About 268 voters registered to vote or changed their address through election day to vote in the Senate District 11 successful recall of Sen. John Morse, D-Colorado Springs. The historic recall elections Tuesday in El Paso and Pueblo counties were the first under a new law that allows election day address changes and voter registration. Christy Le Lait, who ran Morse’s campaign to stay in office, said a stunt illustrating how to abuse that law that was covered widely by the media has cast a pall of doubt over those votes. “What is real, what isn’t, what’s fraud?” Le Lait asked. “I don’t even know how you start to look at that.” Morse, the sitting Senate president, was removed from office by 343 votes in the special election taken to the ballot by citizens angered by stricter gun laws who signed a recall petition. Le Lait said there are no plans to challenge the election results, which could be certified any day.

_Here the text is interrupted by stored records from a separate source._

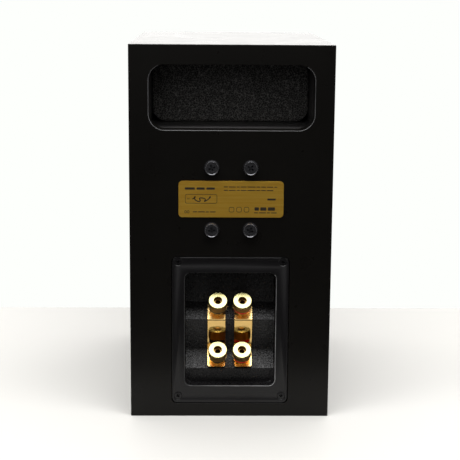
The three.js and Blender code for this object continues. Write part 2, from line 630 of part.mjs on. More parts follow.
// ---------------------------------------------------------------- crossover and internal leads
function crossover() {
  const face = DIVIDER.frontY + DIVIDER.thick;
  const boardFace = face + 1.6;
  add("crossover_board", block(-45, 45, face, boardFace, 70, 190), CIRCUIT_BOARD);
  const coil = [[8, boardFace], [20, boardFace], [20, boardFace + 18], [8, boardFace + 18]];
  add("bass_inductor", turned(coil, 20), COPPER).position.set(-20, 0, 100);
  const capacitor = rod(10, -19, 19, 16).rotateZ(Math.PI / 2);
  add("treble_capacitor", capacitor, CAPACITOR_SLEEVE).position.set(10, boardFace + 10 + FIT, 160);

  const radius = 1.6;
  add("woofer_lead", lead([
    [14, 7, 84], [14, 12, 78], [14, 12, 58], [15, 2, 42], [22, -24, 36], [32, -50, 44], [34.8, -73, 60.3],
  ], radius, 16), WIRE);
  add("tweeter_lead", lead([
    [-38, 7, 84], [-38, 12, 78], [-38, 12, 58], [-40, 0, 42], [-48, -26, 50], [-56, -46, 110],
    [-50, -60, 165], [-28, -70, 205], [-14, -78, 222],
  ], radius, 22), WIRE);
  add("terminal_lead", lead([
    [9.5, 93.1, 72.1], [9.5, 86, 65], [6, 66, 54], [2, 40, 50], [0, 22, 64], [0, 14, 80], [0, 6.8, 84],
  ], radius, 16), WIRE);
}

cabinet();
transmissionLine();
rearFittings();
terminalPanel();
bindingPosts();
jumpers();
woofer();
tweeter();
crossover();

export default speaker;
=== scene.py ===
"""Studio view of a two-way bookshelf speaker seen from behind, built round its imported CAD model.

Lengths are in metres. +Z is up, -Y is the speaker's front, +Y its rear, and the surface that it
stands on is z = 0. Every mesh is made in place, so that object coordinates are the row frame's.
"""

import math

import bmesh
import bpy
from mathutils import Matrix, Vector, noise
from mathutils.geometry import tessellate_polygon
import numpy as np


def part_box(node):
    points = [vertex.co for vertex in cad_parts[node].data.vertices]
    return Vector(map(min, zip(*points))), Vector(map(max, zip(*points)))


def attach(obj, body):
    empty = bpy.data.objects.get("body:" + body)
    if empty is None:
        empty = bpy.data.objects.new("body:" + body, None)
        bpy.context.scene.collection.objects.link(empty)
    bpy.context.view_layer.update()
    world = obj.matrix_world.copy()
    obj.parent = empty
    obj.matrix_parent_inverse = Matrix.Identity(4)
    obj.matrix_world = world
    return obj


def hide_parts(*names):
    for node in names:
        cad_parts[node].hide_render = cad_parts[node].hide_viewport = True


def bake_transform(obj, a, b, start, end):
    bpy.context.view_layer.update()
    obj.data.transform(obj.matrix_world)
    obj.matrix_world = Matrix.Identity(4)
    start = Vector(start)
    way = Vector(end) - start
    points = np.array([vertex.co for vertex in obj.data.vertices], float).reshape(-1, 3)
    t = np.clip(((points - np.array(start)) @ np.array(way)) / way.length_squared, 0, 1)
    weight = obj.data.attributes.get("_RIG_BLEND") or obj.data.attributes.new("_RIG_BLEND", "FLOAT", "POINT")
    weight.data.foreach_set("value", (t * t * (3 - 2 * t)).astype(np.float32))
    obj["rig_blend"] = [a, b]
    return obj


MM = 0.001
HOLD = 0.08 * MM  # width of the strip beside a rounded edge that keeps a flat face's shading flat
SHARP = math.radians(35)

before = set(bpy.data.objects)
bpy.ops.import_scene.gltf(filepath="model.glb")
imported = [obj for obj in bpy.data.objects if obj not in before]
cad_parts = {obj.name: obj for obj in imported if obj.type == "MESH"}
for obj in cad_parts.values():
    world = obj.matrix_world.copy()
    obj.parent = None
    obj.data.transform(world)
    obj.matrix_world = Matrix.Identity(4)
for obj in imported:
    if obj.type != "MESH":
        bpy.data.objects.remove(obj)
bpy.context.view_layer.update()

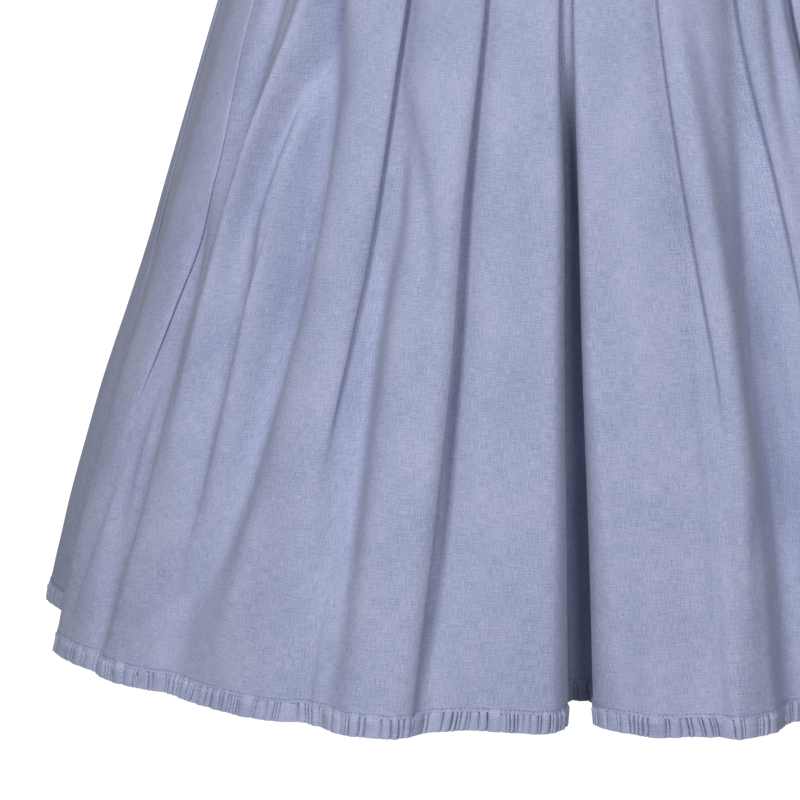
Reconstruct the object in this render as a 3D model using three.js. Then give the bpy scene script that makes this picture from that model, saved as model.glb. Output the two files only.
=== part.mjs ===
// Dirndl dress: a plain sleeveless bodice that buttons down the front, sewn to a pleated skirt
// with a narrow gathered ruffle round its hem. Millimetres, +Z up, the front faces -Y.
// Origin: halfway between the tops of the two straps, where the dress hangs on its wearer.
import * as THREE from 'three';

// Driving sizes
const wall = 1.2; // thickness of every cloth solid
const seamGap = 0.3; // air between pieces that are sewn together
const strapTopToWaist = 395;
const skirtLength = 590; // from the waist seam down to the ruffle's seam
const ruffleHeight = 10;
const depthRatio = 0.756; // half depth of the skirt's ring over its half width
const gatherWaves = { front: 86, back: 88 };
const gatherDepth = { top: 0.9, bottom: 1.8 };
const buttonRadius = 7;
const buttonHeight = 3.6;
const buttonHeights = [26, 70, 114, 158, 202]; // above the waist seam

// Half width of the skirt's ring
const ringTable = [
  // down from the waist, half width
  [0, 130], [60, 152], [120, 171], [180, 188], [230, 203], [260, 213], [300, 226], [345, 240],
  [372, 248], [412, 261], [463, 278], [496, 287.5], [538, 299], [568, 306], [600, 313],
];

// Heights below the waist that the pleat tables are given at
const stations = [0, 115, 230, 320, 410, 500, 590];
const usualLap = [18, 15, 12, 9, 6, 2, -3];
const usualGap = [3.4, 3.5, 3.8, 4.4, 5.0, 5.6, 6.0];

// Pleats, counted from the centre front. edge: degrees round the ring from the centre front.
// lap: how far the cloth doubles back under the edge. gap: half the step down to the next panel.
// turn: how softly the edge is rounded. A list that is missing is the usual one.
const pleats = {
  left: [
    {
      edge: [1.6, 2.4, 2.7, 1.6, 1.25, 0.75, 0.4],
      lap: [20, 17, 13, 10, 7, 5, 3],
      gap: [3.4, 3.4, 3.2, 10, 19, 26, 31],
      turn: [1.7, 1.7, 1.7, 4, 5, 6, 8],
    },
    {
      edge: [14.4, 14.4, 14.3, 14.6, 14.2, 14.3, 14.6],
      lap: [18, 15, 12, 10, 8, 4, -7],
      gap: [3.4, 3.0, 3.2, 6.2, 8.4, 7.6, 0.6],
    },
    {
      edge: [27.5, 27.6, 27.6, 27.2, 27.9, 28.6, 28.6],
      lap: [18, 15, 12, 8, 2, -5, -11],
      gap: [3.4, 3.2, 4.6, 3.8, 2.8, 1.0, 0.3],
    },
    {
      edge: [43.0, 44.0, 44.8, 46.7, 48.5, 49.5, 50.5],
      lap: [18, 15, 11, 5, -4, -10, -13],
      gap: [3.4, 3.4, 3.5, 3.4, 1.4, 0.5, 0.3],
    },
    {
      edge: [60.0, 61.5, 62.2, 58.8, 60.9, 65.2, 70.5],
      lap: [18, 15, 12, 6, 2, -4, -10],
      gap: [3.4, 3.0, 2.4, 2.3, 2.2, 1.0, 0.3],
    },
    {
      edge: [82, 83.5, 85, 86, 88, 90, 92],
      lap: [18, 15, 11, 5, -2, -8, -12],
      gap: [3.4, 3.0, 2.4, 2.3, 1.2, 0.6, 0.3],
    },
    { edge: [100, 100.5, 101, 101, 102, 104, 107] },
    {
      edge: [116, 116.5, 117, 118, 119, 118, 116],
      lap: [18, 15, 12, 9, 7, 5, 3],
      gap: [3.4, 3.6, 4.4, 5.4, 6.2, 6.8, 7.4],
    },
    { edge: [131, 131.5, 132, 131, 130, 131, 133] },
    { edge: [145, 145.5, 146, 147, 149, 150, 150], lap: [18, 15, 12, 8, 3, -4, -10] },
    { edge: [158.5, 158.5, 159, 159, 160, 162, 163] },
    {
      edge: [171.5, 171.5, 172, 172, 173, 173, 174],
      lap: [16, 14, 12, 9, 7, 5, 3],
      gap: [3.4, 3.6, 4.2, 5.4, 6.4, 7.2, 8.0],
    },
  ],
  right: [
    {
      edge: [-0.6, -0.9, -0.5, 0.4, 1.05, 1.8, 2.3],
      lap: [20, 17, 13, 10, 7, 5, 3],
      gap: [3.4, 3.4, 3.2, 10, 19, 26, 31],
      turn: [1.7, 1.7, 1.7, 4, 5, 9, 16],
    },
    {
      edge: [12.2, 12.2, 12.7, 14.6, 16.6, 17.6, 17.5],
      lap: [18, 15, 12, 9, 0, -7, -12],
      gap: [3.4, 3.2, 3.3, 3.9, 2.8, 0.5, 0.3],
    },
    {
      edge: [25.4, 25.4, 26.0, 28.3, 29.5, 30.0, 30.5],
      lap: [18, 15, 12, 5, -3, -9, -13],
      gap: [3.4, 3.2, 4.2, 3.2, 1.8, 0.6, 0.3],
    },
    {
      edge: [37.5, 36.5, 35.6, 37.6, 39.5, 41.0, 42.0],
      lap: [14, 12, 10, 8, 5, 3, 1],
      gap: [3.4, 3.5, 4.4, 5.0, 5.4, 5.6, 5.8],
    },
    { edge: [51, 51.5, 52, 53, 53, 55, 57], lap: [17, 15, 12, 8, 2, -5, -10] },
    {
      edge: [67, 67.5, 68, 67, 68, 71, 74],
      lap: [18, 15, 12, 9, 7, 5, 3],
      gap: [3.4, 3.6, 4.4, 5.6, 6.4, 6.8, 7.2],
    },
    { edge: [84, 84.5, 85, 85, 86, 88, 89] },
    { edge: [100, 100, 100.5, 102, 103, 103, 103] },
    {
      edge: [115.5, 116, 116, 115, 114, 115, 118],
      lap: [18, 15, 12, 9, 7, 5, 3],
      gap: [3.4, 3.6, 4.4, 5.4, 6.2, 6.8, 7.4],
    },
    { edge: [130, 130.5, 131, 132, 133, 133, 132], lap: [17, 15, 12, 8, 2, -5, -10] },
    { edge: [144, 144.5, 145, 145, 144, 145, 147] },
    { edge: [158, 158, 158.5, 159, 160, 160, 160] },
    {
      edge: [171.5, 171.5, 172, 171.5, 171, 171, 171],
      lap: [16, 14, 12, 9, 7, 5, 3],
      gap: [3.4, 3.6, 4.2, 5.4, 6.4, 7.2, 8.0],
    },
  ],
};
const seamPleat = { left: 5, right: 6 }; // the side seams lie in the middle of these panels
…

Colorado: Gov. John Hickenlooper critical of Jon Caldara’s recall voting “stunt” | Denver Post

Gov. John Hickenlooper is the latest to weigh in with concerns about Jon Caldara’s residency switch Saturday so he could vote in the recall election of Senate President John Morse of Colorado Springs.  Caldara, a longtime Boulder resident, said he was was trying to make a point that a new election law passed by Democrats and signed into law by Hickenlooper in May undid residency requirements that had been in Colorado law for years. “We are hearing disturbing reports that some people are being encouraged to go to the polls, not to legitimately vote, but to disrupt the process,” Hickenlooper said in a statement issued today. “That would be unlawful and makes a mockery of the democratic process. We urge the county clerks in Pueblo and El Paso counties to make clear that people engaged in attempting to disrupt the elections are open to criminal prosecution. We’ve also reached out to the attorney general to help us ensure fair elections take place this week.” Morse and another Democratic senator, Angela Giron of Pueblo, face recall elections Tuesday for their support for gun legislation in the 2013 session. The Independence Institute opposed the bills, and Caldara talks about the election law on the group’s web site. The governor’s spokesman, Eric Brown, on Sunday talked about “political stunts.”

Colorado: County clerk discounts voter fraud allegations | The Gazette

As voters continued to cast ballots early in the recall election Saturday, questions swirled about voter fraud and ballot box stuffing. The fears are, so far, unfounded. Although Jon Caldara, president of the think tank Independence Institute, cast a blank ballot in the election Saturday to prove a point that ‘gypsy voting’ is very real. Caldara lives in Boulder but attested a Colorado Springs address was his permanent residence in a sworn affidavit. “It is easy to move voters around,” Caldara said Saturday morning after casting a ballot he left blank at the Garden of the Gods voting center. “The whole purpose of this was to finally show what I think and I speculate happens often, that people come and use this same-day voter registration to move voters around.”

Colorado: New El Paso County resident Jon Caldara turns in blank recall ballot | The Denver Post

Republican Jon Caldara changed his voter registration Saturday morning from Boulder to El Paso County, saying a flawed election law Democrats passed earlier this year allows him to claim residency in another jurisdiction. But Caldara didn’t mark a ballot in the recall of Senate President John Morse of Colorado Springs, a Democrat who faces ouster for pushing through stricter gun laws in the 2013 session. Caldara is president of the Independence Institute, a think tank that fought the gun legislation and would like to see Morse lose his seat. Critics of Caldara’s plan claimed he could be charged with vote fraud, but he said that’s not why he left his ballot blank when he submitted it. “The point was not to be that last vote for Morse — as delicious as that might be — the purpose is to show how easy it is under the new law to move voters from district to district,” he said. Caldara originally marked his ballot “VOID,” which resulted in the elections machine not taking it, so he received another ballot, which had to be specially entered into the voting machine because it was not filled out.